Here, apparently, is another thing. As I was sitting here at the local coffeehouse attempting to reconnect whatever synapses (what’s the plural of synapse? Asking for a friend…) I used to use when I did this more consistently, I have Tragically Hip pulsating through my brain via my headphones. And, I admit, it might be a tad on the loud side. Like maybe this one goes to eleven loud. And Siri, bless its little A.I. heart, just popped up a warning that I’ve probably exceeded my suggested weekly allowance for loud music. Here’s the direct quote
“Based on your headphone usage over the last seven days, you’ve exceeded the recommended limit for audio exposure.”
And, can I just say here, that ship has sailed. 28 years of sirens and air horns blaring overhead; along with I have no clue how many years of listening to loud rock and roll much, much louder than would be considered acceptable and, well, yeah, pretty sure the damage has been done. Oh sure I could probably keep it from getting worse, but really I’ve kinda gotten used to the cicadas that live in my head. At least that’s what it sounds like now.
Ok, I just watched an RV motor by, and that got me thinking about how badly I need one. Pro tip- not much, but that hasn’t stopped me from gazing longingly at them online for the last couple years or so. I’m still in the trying to convince myself phase btw. You know “gee whiz, think how much it would save you in hotel costs, now that the concert industry is cranking back into action.” Or “Gosh, it would make it so much easier to visit different parts of the country this way.” I think this one is my personal favorite “Just think, if you were driving an RV, you could stay off the interstates for the most part, you know, drive through small-town America as you make your way to wherever you’re going. Think how much more relaxing that would be instead of driving like you had somewhere to be.”

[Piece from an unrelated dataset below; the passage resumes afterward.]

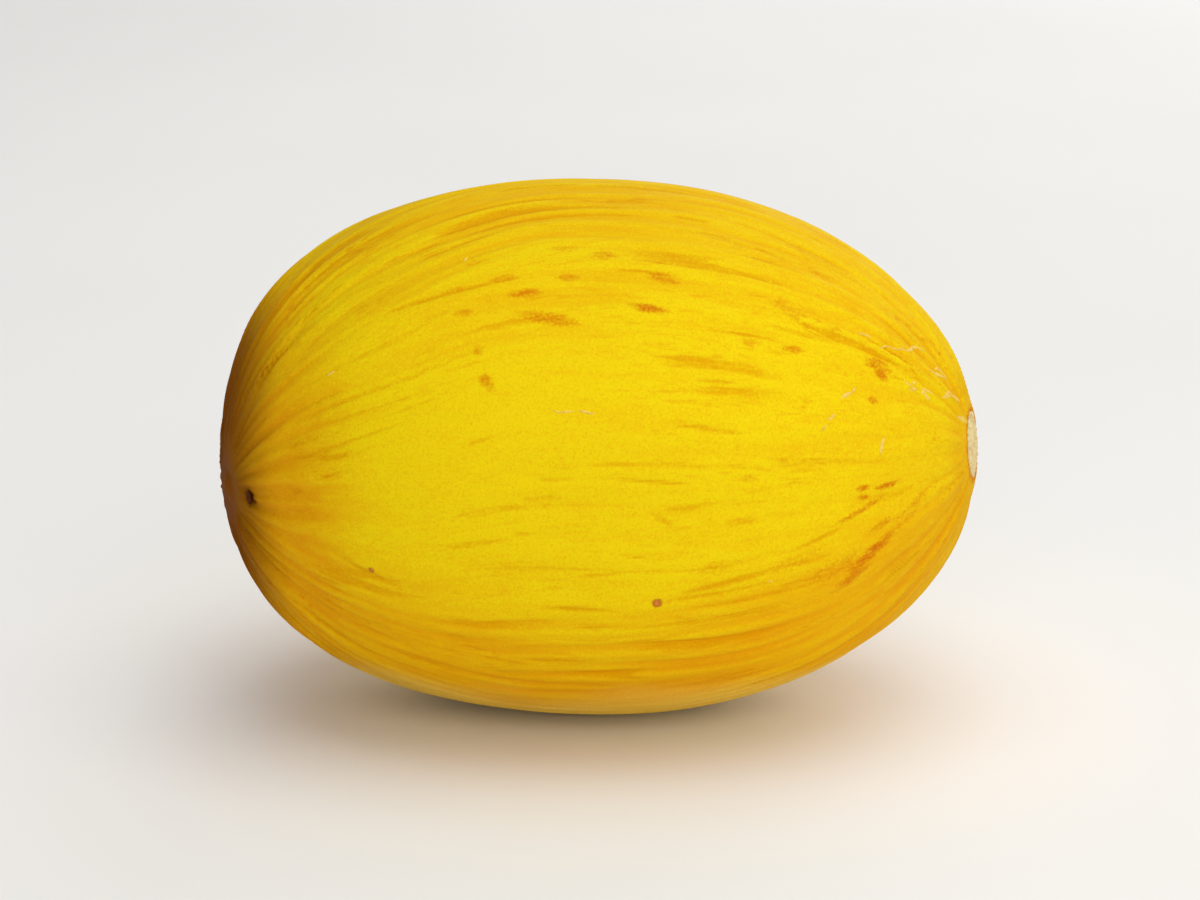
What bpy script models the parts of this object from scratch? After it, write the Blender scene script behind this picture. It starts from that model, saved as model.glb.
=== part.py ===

And, now that I’ve successfully circled back to where I started this, I think it’s time to wrap it up. Welcome back, those of you that clicked in to this. I make no promises, but I really have missed doing this, and I’d like to get a few more thoughts off my chest…
I guess we’ll find out together, won’t we?
Peace
*I should point out here, for emphasis, the above mentioned phrase is reserved for that special kind of stupid, and its origin comes from the bargaining table as we (3234) worked on a successor contract with the Village. I’ll leave it at that for now, but this might appear in some future piece of literary wonderment.